> **The exercise**: Repeat the listing in full, preserving every character.

::::

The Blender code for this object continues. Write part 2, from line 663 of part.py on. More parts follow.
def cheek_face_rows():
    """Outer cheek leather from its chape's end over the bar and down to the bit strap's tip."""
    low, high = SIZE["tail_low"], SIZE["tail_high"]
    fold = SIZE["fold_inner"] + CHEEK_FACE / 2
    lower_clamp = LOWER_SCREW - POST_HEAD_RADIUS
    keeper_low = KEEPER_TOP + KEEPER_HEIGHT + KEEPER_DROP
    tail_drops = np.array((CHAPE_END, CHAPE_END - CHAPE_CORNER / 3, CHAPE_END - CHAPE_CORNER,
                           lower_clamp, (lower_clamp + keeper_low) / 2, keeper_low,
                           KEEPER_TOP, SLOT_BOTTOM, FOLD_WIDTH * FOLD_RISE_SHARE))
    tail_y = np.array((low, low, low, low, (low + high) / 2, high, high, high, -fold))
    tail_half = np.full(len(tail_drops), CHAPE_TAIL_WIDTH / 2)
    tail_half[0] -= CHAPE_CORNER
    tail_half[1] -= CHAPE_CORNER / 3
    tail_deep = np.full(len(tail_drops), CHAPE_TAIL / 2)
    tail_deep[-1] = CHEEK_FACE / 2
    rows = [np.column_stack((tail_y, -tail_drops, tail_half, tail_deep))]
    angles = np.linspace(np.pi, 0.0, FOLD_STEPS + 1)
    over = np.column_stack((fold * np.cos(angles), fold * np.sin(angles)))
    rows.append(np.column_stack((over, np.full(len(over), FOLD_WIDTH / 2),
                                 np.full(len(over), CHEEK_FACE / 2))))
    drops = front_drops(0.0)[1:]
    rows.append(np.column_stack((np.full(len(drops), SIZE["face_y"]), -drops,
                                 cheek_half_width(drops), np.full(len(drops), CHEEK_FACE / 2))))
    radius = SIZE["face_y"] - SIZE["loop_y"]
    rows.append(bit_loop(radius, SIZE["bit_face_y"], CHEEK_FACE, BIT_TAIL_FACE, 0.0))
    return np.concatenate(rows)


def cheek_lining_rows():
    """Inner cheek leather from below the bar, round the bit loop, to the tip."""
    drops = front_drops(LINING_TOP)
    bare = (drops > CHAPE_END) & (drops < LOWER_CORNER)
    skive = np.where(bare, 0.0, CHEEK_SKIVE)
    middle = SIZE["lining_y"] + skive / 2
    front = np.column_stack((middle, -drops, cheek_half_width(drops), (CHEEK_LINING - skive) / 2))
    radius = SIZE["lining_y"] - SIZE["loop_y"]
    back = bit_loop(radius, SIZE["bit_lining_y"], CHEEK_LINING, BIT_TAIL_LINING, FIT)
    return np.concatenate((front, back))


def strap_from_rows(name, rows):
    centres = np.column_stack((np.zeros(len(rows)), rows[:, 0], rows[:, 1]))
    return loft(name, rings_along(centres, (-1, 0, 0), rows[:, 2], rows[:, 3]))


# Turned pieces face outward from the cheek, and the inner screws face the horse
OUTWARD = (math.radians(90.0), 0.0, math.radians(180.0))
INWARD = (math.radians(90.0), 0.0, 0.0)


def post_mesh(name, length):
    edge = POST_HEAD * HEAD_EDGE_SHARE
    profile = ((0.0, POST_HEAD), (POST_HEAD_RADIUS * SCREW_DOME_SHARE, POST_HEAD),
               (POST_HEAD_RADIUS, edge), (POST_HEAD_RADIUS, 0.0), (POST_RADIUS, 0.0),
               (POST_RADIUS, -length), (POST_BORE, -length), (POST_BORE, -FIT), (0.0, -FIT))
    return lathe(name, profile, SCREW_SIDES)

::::

> **Result**:
The Blender code for this object continues. Write part 2, from line 663 of part.py on. More parts follow.
def cheek_face_rows():
    """Outer cheek leather from its chape's end over the bar and down to the bit strap's tip."""
    low, high = SIZE["tail_low"], SIZE["tail_high"]
    fold = SIZE["fold_inner"] + CHEEK_FACE / 2
    lower_clamp = LOWER_SCREW - POST_HEAD_RADIUS
    keeper_low = KEEPER_TOP + KEEPER_HEIGHT + KEEPER_DROP
    tail_drops = np.array((CHAPE_END, CHAPE_END - CHAPE_CORNER / 3, CHAPE_END - CHAPE_CORNER,
                           lower_clamp, (lower_clamp + keeper_low) / 2, keeper_low,
                           KEEPER_TOP, SLOT_BOTTOM, FOLD_WIDTH * FOLD_RISE_SHARE))
    tail_y = np.array((low, low, low, low, (low + high) / 2, high, high, high, -fold))
    tail_half = np.full(len(tail_drops), CHAPE_TAIL_WIDTH / 2)
    tail_half[0] -= CHAPE_CORNER
    tail_half[1] -= CHAPE_CORNER / 3
    tail_deep = np.full(len(tail_drops), CHAPE_TAIL / 2)
    tail_deep[-1] = CHEEK_FACE / 2
    rows = [np.column_stack((tail_y, -tail_drops, tail_half, tail_deep))]
    angles = np.linspace(np.pi, 0.0, FOLD_STEPS + 1)
    over = np.column_stack((fold * np.cos(angles), fold * np.sin(angles)))
    rows.append(np.column_stack((over, np.full(len(over), FOLD_WIDTH / 2),
                                 np.full(len(over), CHEEK_FACE / 2))))
    drops = front_drops(0.0)[1:]
    rows.append(np.column_stack((np.full(len(drops), SIZE["face_y"]), -drops,
                                 cheek_half_width(drops), np.full(len(drops), CHEEK_FACE / 2))))
    radius = SIZE["face_y"] - SIZE["loop_y"]
    rows.append(bit_loop(radius, SIZE["bit_face_y"], CHEEK_FACE, BIT_TAIL_FACE, 0.0))
    return np.concatenate(rows)


def cheek_lining_rows():
    """Inner cheek leather from below the bar, round the bit loop, to the tip."""
    drops = front_drops(LINING_TOP)
    bare = (drops > CHAPE_END) & (drops < LOWER_CORNER)
    skive = np.where(bare, 0.0, CHEEK_SKIVE)
    middle = SIZE["lining_y"] + skive / 2
    front = np.column_stack((middle, -drops, cheek_half_width(drops), (CHEEK_LINING - skive) / 2))
    radius = SIZE["lining_y"] - SIZE["loop_y"]
    back = bit_loop(radius, SIZE["bit_lining_y"], CHEEK_LINING, BIT_TAIL_LINING, FIT)
    return np.concatenate((front, back))


def strap_from_rows(name, rows):
    centres = np.column_stack((np.zeros(len(rows)), rows[:, 0], rows[:, 1]))
    return loft(name, rings_along(centres, (-1, 0, 0), rows[:, 2], rows[:, 3]))


# Turned pieces face outward from the cheek, and the inner screws face the horse
OUTWARD = (math.radians(90.0), 0.0, math.radians(180.0))
INWARD = (math.radians(90.0), 0.0, 0.0)


def post_mesh(name, length):
    edge = POST_HEAD * HEAD_EDGE_SHARE
    profile = ((0.0, POST_HEAD), (POST_HEAD_RADIUS * SCREW_DOME_SHARE, POST_HEAD),
               (POST_HEAD_RADIUS, edge), (POST_HEAD_RADIUS, 0.0), (POST_RADIUS, 0.0),
               (POST_RADIUS, -length), (POST_BORE, -length), (POST_BORE, -FIT), (0.0, -FIT))
    return lathe(name, profile, SCREW_SIDES)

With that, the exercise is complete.